After being the surprise package in Europe in the 2002/03 season, Basel could not bring this form into the UEFA Cup in 2003/04 as the were eliminated by Newcastle United F.C. in the second round after defeating Malatyaspor in the previous round.

The club did go on to achieve some success in the Europe in 2004/05, though, as they were dropped into the UEFA Cup after being eliminated by F.C. Internazionale Milano in the Qualification Stage of the UEFA Champions League. After they defeated Russian side FC Terek Grozny in the First Round they faced considerabley tougher opponents Feyenoord Rotterdam, FC Schalke 04, Ferencvárosi TC and Heart of Midlothian in the Group Stage. They drew 1-1 away to Schalke, were defeated 2-1 at home by Hearts, beat Ferencváros 2-1 at Stadion Albert Flórián and won 1-0 against Feyenoord at home. They finished third in the group on seven points and qualified for the Round of 32 where they were defeated 2-0 on aggregate by Lille OSC. Basel also won the Domestic Title during the 2004/05 campaign.

2005/06 Season

Basel's biggest signings of the 2005/06 season were defenders Daniel Majstorović and Kōji Nakata who were brought in to replace Patrick Müller, who was set to sign for Olympique Lyonnais, and the retiring Murat Yakın. Forward Eduardo was signed after a successful loan spell but Argentinian goalscorers Christian Giménez and Julio Hernán Rossi left the club.

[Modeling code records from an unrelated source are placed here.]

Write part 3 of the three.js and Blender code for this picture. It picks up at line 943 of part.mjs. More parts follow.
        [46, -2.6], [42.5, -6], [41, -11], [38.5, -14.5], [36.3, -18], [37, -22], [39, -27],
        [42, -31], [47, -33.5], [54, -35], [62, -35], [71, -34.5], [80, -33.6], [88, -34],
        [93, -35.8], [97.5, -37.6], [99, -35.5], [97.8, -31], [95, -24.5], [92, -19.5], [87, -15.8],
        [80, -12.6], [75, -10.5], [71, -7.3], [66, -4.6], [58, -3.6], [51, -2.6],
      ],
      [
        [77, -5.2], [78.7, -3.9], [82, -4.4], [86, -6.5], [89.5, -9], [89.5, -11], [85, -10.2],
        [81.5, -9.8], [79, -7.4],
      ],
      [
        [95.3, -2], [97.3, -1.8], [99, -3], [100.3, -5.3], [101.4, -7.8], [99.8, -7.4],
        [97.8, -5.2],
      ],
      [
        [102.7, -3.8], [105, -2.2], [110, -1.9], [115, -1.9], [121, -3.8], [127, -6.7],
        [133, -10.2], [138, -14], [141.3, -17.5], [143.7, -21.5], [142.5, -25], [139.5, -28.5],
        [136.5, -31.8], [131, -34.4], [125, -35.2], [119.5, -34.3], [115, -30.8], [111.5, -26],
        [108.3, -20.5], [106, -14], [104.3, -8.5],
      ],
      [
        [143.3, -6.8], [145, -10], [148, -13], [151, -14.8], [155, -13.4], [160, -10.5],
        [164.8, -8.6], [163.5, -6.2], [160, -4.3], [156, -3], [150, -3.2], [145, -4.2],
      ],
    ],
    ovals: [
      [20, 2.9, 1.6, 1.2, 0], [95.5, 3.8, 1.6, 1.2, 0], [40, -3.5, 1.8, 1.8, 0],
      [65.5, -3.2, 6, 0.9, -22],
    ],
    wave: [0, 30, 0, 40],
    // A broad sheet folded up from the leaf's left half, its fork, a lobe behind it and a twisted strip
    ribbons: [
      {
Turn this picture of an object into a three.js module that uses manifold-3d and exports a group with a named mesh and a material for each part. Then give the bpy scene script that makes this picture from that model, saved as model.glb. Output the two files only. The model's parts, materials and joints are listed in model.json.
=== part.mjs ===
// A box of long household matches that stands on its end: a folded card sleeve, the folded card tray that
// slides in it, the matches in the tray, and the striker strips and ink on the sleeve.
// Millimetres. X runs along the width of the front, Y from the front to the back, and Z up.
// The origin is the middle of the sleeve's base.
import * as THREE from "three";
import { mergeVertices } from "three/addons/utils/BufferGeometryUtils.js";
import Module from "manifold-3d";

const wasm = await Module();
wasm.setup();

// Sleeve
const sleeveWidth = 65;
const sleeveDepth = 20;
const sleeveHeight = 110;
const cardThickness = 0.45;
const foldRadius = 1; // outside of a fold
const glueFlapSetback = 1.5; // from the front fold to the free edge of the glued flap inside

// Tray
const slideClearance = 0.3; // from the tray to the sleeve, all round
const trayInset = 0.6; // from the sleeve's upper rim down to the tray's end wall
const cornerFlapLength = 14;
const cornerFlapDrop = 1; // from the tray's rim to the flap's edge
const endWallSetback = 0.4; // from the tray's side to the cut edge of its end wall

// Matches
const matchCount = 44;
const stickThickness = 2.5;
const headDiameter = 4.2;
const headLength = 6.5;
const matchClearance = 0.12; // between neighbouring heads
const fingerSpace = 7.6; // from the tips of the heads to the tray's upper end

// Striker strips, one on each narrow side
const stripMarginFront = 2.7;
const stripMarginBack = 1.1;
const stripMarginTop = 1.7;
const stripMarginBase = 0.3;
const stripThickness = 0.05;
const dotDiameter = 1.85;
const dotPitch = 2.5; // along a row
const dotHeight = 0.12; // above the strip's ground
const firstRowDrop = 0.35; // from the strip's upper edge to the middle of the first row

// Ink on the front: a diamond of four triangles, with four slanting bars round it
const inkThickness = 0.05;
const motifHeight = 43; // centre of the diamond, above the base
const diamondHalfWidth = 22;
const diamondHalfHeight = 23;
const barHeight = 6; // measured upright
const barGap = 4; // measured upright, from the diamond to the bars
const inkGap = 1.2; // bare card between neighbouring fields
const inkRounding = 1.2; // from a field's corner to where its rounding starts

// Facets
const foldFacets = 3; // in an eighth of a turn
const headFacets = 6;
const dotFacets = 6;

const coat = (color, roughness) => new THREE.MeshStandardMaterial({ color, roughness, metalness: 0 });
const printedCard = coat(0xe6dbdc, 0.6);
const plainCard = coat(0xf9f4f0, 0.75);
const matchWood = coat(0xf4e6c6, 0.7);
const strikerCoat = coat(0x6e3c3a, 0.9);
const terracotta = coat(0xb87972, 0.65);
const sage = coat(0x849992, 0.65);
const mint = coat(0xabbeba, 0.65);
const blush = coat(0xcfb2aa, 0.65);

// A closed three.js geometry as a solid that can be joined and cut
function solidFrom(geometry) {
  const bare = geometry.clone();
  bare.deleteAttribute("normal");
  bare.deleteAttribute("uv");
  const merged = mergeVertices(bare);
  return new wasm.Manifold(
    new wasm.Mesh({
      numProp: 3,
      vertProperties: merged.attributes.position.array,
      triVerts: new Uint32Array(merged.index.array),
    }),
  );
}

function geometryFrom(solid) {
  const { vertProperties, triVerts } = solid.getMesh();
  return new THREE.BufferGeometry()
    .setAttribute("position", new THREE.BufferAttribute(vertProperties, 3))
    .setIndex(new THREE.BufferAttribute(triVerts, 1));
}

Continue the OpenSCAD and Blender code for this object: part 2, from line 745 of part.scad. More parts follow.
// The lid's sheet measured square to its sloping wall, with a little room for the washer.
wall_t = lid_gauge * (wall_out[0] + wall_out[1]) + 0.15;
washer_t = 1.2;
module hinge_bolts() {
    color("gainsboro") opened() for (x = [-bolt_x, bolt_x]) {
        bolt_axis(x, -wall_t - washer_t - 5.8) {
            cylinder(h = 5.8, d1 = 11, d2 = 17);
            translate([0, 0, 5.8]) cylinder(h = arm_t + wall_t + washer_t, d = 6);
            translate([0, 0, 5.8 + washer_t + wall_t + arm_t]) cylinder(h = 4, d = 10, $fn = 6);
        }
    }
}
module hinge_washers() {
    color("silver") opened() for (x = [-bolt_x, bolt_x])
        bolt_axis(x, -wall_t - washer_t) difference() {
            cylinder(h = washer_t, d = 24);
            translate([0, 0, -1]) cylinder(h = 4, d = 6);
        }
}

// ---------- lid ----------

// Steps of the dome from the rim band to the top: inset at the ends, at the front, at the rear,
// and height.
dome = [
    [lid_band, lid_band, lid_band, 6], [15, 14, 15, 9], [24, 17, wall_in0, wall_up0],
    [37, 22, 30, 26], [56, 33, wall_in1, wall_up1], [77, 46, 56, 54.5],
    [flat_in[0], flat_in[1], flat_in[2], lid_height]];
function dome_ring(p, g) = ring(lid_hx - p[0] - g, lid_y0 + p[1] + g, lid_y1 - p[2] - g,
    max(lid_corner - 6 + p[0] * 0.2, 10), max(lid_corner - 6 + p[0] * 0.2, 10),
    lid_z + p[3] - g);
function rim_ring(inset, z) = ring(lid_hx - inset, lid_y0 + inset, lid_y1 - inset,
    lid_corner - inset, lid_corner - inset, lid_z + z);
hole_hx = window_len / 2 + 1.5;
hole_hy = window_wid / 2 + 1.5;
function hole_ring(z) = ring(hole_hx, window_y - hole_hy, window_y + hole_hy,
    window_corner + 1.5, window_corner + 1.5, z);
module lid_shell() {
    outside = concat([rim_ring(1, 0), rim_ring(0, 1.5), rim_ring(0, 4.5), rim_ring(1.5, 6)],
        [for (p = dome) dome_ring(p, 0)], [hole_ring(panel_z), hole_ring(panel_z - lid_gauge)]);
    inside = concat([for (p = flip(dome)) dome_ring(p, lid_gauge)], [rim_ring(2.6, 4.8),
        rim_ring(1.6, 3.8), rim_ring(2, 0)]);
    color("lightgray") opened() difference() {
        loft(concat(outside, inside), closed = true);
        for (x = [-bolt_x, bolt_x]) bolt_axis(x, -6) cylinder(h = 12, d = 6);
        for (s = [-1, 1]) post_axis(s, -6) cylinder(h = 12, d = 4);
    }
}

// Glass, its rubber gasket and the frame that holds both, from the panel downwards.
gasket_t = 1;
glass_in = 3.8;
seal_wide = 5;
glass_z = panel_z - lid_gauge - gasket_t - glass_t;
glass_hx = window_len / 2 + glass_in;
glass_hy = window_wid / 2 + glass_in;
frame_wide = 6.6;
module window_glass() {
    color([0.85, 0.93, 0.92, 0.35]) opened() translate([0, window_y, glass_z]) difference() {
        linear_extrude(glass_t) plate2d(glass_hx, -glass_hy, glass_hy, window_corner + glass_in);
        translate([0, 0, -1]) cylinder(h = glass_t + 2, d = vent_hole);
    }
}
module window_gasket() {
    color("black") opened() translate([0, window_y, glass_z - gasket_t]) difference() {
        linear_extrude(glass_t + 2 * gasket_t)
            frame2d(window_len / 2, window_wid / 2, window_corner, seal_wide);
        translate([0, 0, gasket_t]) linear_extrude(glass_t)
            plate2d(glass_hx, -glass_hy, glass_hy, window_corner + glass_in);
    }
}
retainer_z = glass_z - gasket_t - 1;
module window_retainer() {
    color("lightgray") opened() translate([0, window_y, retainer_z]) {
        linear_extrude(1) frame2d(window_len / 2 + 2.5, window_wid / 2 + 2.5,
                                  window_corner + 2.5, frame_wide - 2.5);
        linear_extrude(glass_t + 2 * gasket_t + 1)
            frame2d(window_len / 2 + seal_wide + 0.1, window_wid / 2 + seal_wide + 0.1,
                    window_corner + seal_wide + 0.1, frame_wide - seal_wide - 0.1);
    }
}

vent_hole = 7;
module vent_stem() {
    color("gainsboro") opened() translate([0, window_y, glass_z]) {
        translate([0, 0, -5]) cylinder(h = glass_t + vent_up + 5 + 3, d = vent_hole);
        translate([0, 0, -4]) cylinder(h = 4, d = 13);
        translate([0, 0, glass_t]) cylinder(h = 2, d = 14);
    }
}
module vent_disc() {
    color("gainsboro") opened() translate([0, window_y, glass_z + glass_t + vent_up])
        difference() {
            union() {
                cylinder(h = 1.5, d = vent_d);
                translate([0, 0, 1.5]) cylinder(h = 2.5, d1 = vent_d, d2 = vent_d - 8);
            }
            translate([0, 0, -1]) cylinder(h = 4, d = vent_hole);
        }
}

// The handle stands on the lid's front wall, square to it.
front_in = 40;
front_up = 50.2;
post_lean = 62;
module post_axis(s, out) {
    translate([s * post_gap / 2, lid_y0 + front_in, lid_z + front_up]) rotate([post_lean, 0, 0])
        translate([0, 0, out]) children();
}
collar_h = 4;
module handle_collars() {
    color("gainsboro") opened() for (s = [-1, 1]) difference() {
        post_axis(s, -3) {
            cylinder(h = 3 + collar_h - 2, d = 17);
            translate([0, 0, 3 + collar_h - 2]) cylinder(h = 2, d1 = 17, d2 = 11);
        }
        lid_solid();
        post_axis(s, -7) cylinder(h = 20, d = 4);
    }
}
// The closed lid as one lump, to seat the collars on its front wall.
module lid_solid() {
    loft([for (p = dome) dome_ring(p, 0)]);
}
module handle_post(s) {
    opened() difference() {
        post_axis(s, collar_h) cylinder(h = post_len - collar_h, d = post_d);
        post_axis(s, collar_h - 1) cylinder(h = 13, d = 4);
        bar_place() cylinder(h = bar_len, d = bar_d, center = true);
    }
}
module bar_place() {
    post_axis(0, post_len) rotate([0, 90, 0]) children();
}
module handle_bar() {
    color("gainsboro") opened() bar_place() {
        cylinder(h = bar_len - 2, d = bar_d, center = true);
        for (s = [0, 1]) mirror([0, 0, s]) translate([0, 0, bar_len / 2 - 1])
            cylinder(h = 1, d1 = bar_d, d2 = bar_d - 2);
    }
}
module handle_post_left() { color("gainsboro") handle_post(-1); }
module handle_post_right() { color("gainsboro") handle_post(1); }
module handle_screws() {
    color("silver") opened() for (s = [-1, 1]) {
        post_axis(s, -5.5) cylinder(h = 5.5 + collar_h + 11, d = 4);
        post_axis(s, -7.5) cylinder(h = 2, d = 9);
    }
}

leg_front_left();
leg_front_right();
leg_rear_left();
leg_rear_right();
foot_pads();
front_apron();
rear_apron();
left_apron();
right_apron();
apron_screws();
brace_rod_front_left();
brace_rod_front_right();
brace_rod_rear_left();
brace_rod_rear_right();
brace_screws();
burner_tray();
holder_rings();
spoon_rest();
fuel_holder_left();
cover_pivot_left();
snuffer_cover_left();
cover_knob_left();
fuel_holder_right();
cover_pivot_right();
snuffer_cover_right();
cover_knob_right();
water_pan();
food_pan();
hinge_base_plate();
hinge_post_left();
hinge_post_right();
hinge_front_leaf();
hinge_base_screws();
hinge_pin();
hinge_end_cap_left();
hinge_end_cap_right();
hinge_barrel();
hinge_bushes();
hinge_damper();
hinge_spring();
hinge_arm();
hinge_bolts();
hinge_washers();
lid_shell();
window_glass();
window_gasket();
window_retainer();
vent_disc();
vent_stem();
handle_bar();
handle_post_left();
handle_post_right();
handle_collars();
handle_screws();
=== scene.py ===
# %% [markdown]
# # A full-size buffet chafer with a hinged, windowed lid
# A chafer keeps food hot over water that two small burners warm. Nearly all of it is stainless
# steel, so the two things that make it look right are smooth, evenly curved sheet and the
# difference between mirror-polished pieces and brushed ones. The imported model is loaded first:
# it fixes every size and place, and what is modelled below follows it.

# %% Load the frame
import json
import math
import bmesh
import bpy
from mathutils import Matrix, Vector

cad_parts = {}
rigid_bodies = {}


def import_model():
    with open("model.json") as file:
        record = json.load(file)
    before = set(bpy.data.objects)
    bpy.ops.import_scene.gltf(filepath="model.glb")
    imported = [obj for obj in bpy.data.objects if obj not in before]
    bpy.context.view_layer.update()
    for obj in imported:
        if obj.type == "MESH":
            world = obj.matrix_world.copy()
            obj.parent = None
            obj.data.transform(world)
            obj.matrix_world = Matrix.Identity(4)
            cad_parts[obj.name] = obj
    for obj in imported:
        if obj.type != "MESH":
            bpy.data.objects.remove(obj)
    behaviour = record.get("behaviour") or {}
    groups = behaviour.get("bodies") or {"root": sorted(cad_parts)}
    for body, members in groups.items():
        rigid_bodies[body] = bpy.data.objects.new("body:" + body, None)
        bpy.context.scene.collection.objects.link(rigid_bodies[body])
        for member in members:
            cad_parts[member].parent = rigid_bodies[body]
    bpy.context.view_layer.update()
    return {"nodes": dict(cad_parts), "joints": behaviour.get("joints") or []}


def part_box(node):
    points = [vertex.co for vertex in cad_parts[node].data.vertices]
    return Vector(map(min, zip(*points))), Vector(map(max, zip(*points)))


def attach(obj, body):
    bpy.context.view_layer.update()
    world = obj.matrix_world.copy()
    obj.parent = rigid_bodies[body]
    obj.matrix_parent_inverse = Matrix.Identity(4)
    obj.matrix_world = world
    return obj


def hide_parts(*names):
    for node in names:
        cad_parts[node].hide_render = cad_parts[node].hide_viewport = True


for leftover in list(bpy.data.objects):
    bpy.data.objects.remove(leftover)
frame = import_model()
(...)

As Swiss champions, Basel entered the UEFA Champions League third qualifying round against German Bundesliga club SV Werder Bremen. Basel won the first leg 2-1 at St. Jakob Park but lost 3-0 at the Weserstadion in the second leg, the aggregate 4-2 in Werder's favour. Basel were then dropped into the UEFA Cup where they met NK Široki Brijeg of Bosnia and Herzegovina in the First Round. Basel sealed a 6-0 aggregate win and were drawn into Group E alongside RC Strasbourg, A.S. Roma, Red Star Belgrade and Tromsø I.L.. FCB lost the first group match 2-0 against Strasbourg at home but won 2-1 away to Red Star, giving themselves an opportunity to progress to the next round if they won their next game against Tromsø. They did in a seven-goal thriller, winning 4-3 and securing 3rd place. The last match of the group was against Italian giants Roma at the Stadio Olimpico where the Serie A club won 3-1. In the Round of 32 FCB came up against AS Monaco who they beat 2-1 on aggregate after a 1-1 stalemate in Monaco and a 1-0 victory for Basel in Switzerland. As Basel progressed to the last 16 they played against Strasbourg once again. FCB won the first leg 2-0 and drew 2-2 in the second leg, winning 4-2 overall. In the Quarter-Finals the club came up against Middlesbrough F.C.. FCB won 2-0 at home and looked certain to progress as they travelled to the Riverside Stadium. This was not the case, however, as the Englishmen fought back to win the match 4-1 and the tie 4-3.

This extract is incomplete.